The Missouri Court of Appeals affirmed the trial court holding. It noted that, though there is a presumption of equal ownership in joint tenancy titling, that presumption can be overcome by showing the unequal contributions of the joint owners. The appellate court expressly noted that one of the choices available to the Hoits would have been a “beneficiary deed” (recognized in Missouri, as in Arizona and about a dozen other states), but that the evidence showed that the choice of deed was made not by the Hoits but by the lender. Hoit v. Rankin, September 28, 2010.

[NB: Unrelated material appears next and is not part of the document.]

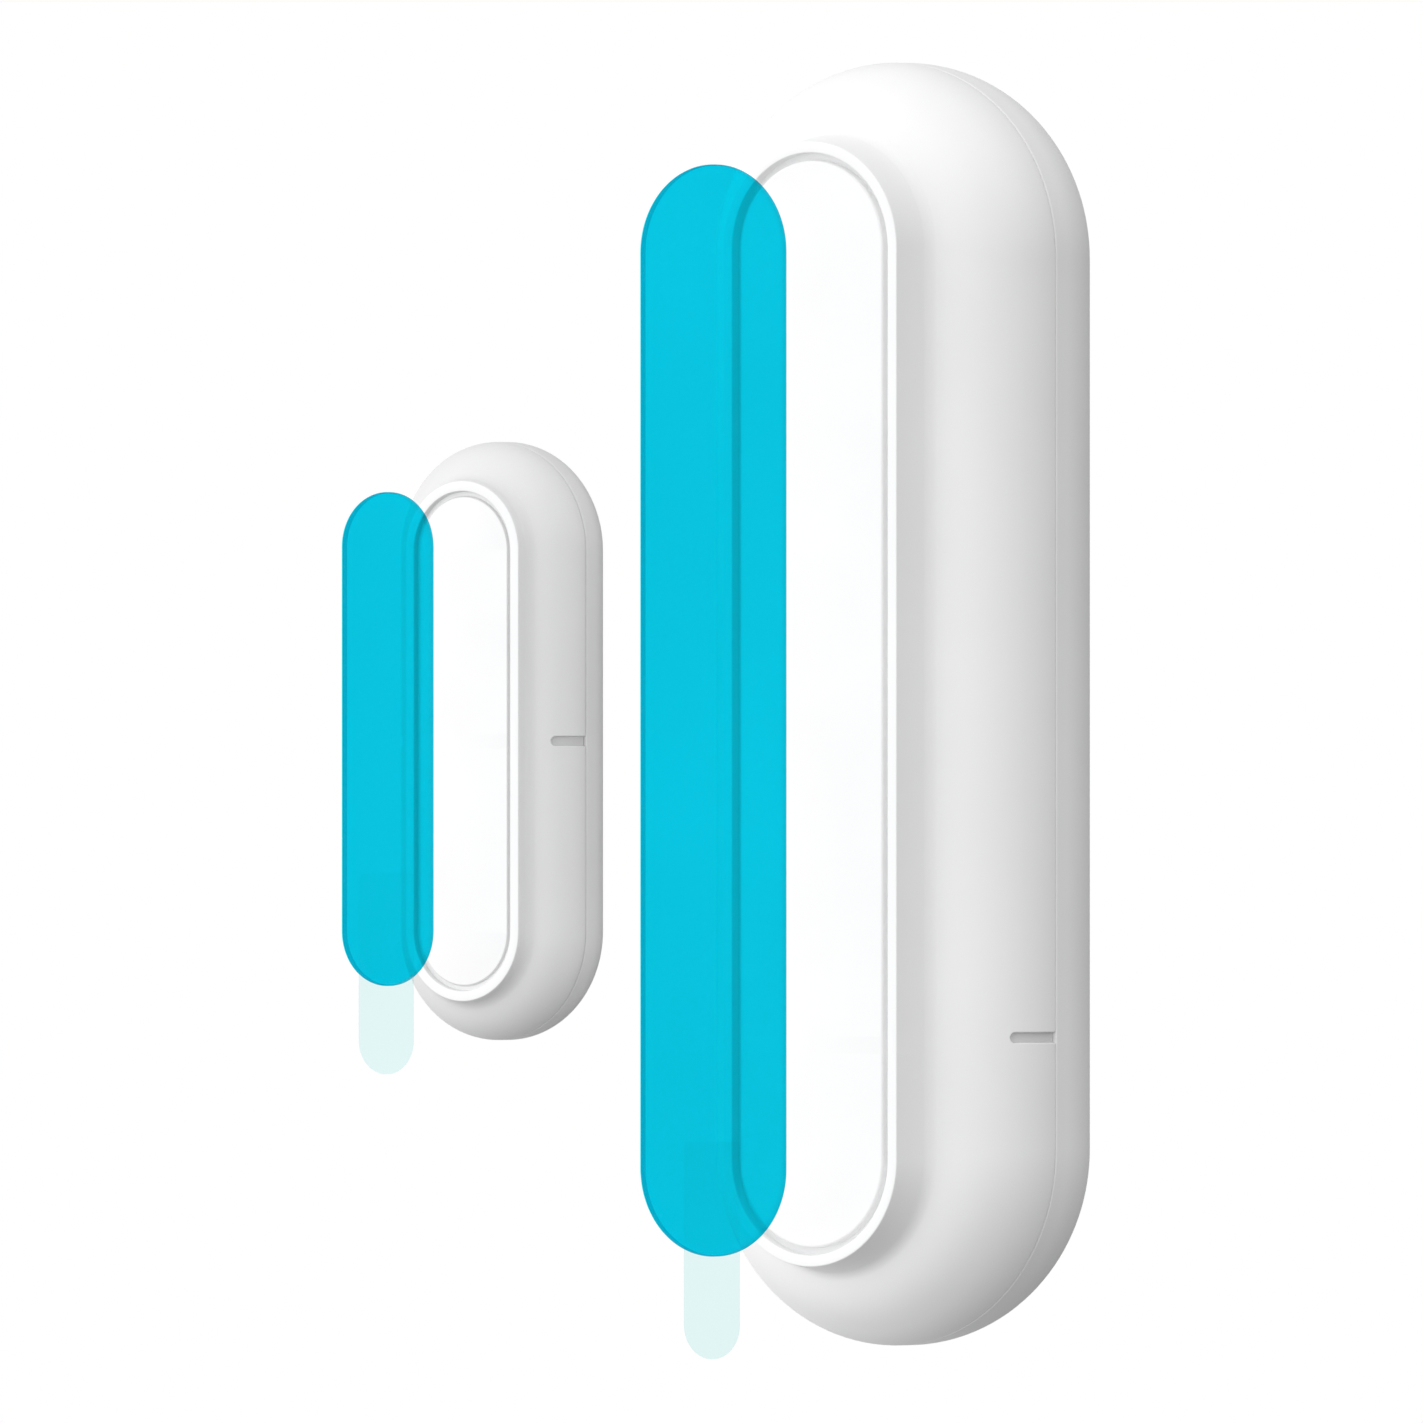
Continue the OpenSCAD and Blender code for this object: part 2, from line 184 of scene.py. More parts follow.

Though both the trial judge and the appellate court agreed that the evidence was clear that the Hoits did not intend to make a present gift of the property, that successful (for them) outcome may be beside the point. This family, which once got along well enough to experiment with a shared living arrangement, has now spent thousands of dollars in legal fees and two years in the courts battling over what they intended when they started their experiment. Would they have gotten a happier result if one or both couples had talked with a lawyer in advance, and considered what might happen if things didn’t work out as well as they hoped?

Dispute Over Family Home Pits Children Against Stepchildren

OCTOBER 19, 2009  VOLUME 16, NUMBER 58

More than a decade ago we told you about a Utah case involving a widower’s remarriage (see Surviving Spouse Revokes Trust–Children Disinherited from February 2, 1998) . Although the children of the deceased woman and her surviving husband were supposed to receive everything on his later death, the widower revoked his living trust and transferred everything to his new wife. The children were effectively disinherited.

Of course we see that result all the time, as unanticipated shifts in family dynamics follow death and remarriage. When two people with grown families marry, they seldom consider, much less carefully plan, what will happen when the inevitable occurs. Now an interesting case — and, interestingly, again out of Provo, Utah — raises an unusual variant of the same story.

Harold and Edith LeFevre had seven adult children. After Edith died in 1987, Harold married Ellen Stout, who had five grown children of her own. When Harold died in 1993, he had made no estate plan at all. The second Mrs. LeFevre met with her late husband’s children to discuss his estate, and they all agreed that she should live in the family home for the rest of her life. She agreed that she would create a trust that left the home to the children, and that she would handle the probate of Harold’s estate to get the house into the trust.

One month after Harold’s death his widow met with her attorney to plan her own estate. The trust she had him prepare, however, did not resemble the agreement she had entered into with her stepchildren. Instead, the LeFevre family home was left half to her stepchildren and half to her own children.

Ellen then handled the probate of her late husband’s estate, transferring the residence into the trust she had created. Two years later, she amended the trust to disinherit the LeFevre children altogether, leaving the home and all her other assets to her children only.

For nearly a decade Ellen LeFevre lived in the home, becoming increasingly reclusive and withdrawn. Her son encouraged her to cut off communication with her stepchildren, and when she died in 2004 they were not even aware of the fact for some months. After they learned of her death and requested a copy of the trust, they were surprised to learn that they would not receive any portion of their father’s estate.

In a contested proceeding, the probate judge imposed a “constructive” trust, ruling that Ellen LeFevre had agreed to place the home in trust and then had violated that agreement. The Utah Court of Appeals agreed, and ordered that the home be transferred back to the LeFevre children.

According to the appellate judges, Ellen LeFevre had entered into a valid agreement, she had breached the terms of that agreement, and her children had been “unjustly enriched” as a result of her breach. The appellate court did not agree with the children that they should have their attorney’s fees paid by Ellen LeFevre’s estate. In the Matter of the Estate of LeFevre, October 9, 2009.